The Convertible Notes will mature on the date that is 36 months after issuance (the “Maturity Date”), subject to acceleration upon the occurrence of an event of default, and will bear interest at a rate of 10% per annum, compounded monthly and payable on redemption or conversion. On the Maturity Date, the principal amount of the Convertible Notes, together with accrued and unpaid interest, will be convertible into common shares in the capital of Kadestone (“Common Shares”) at the option of the holder at a conversion price of $0.50 per Common Share (the “Conversion Price”). Notwithstanding the foregoing, any conversion of interest accrued on the Convertible Notes, including the conversion price applicable thereto, will be subject to the prior approval of the TSX Venture Exchange (“TSXV”). For additional information regarding the Convertible Notes, please refer to the Company’s news release dated March 11, 2026.

Each Warrant will entitle the holder to purchase one Common Share at a price of $0.60 per Common Share for a period of 36 months from issuance, subject to customary adjustments.
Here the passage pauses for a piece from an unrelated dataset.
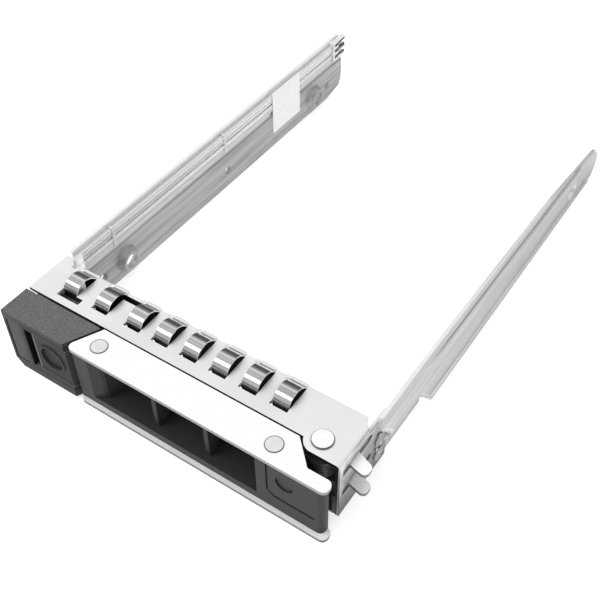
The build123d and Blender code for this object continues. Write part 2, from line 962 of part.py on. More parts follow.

The proceeds of the second tranche closing will be used to pay down debt and for general corporate purposes.

The securities issued pursuant to the second tranche of the Private Placement, including any underlying Common Shares, will be subject to a four-month and one day statutory hold period, expiring August 11, 2026, in accordance with applicable Canadian securities laws. The Private Placement remains subject to the final approval of the TSXV.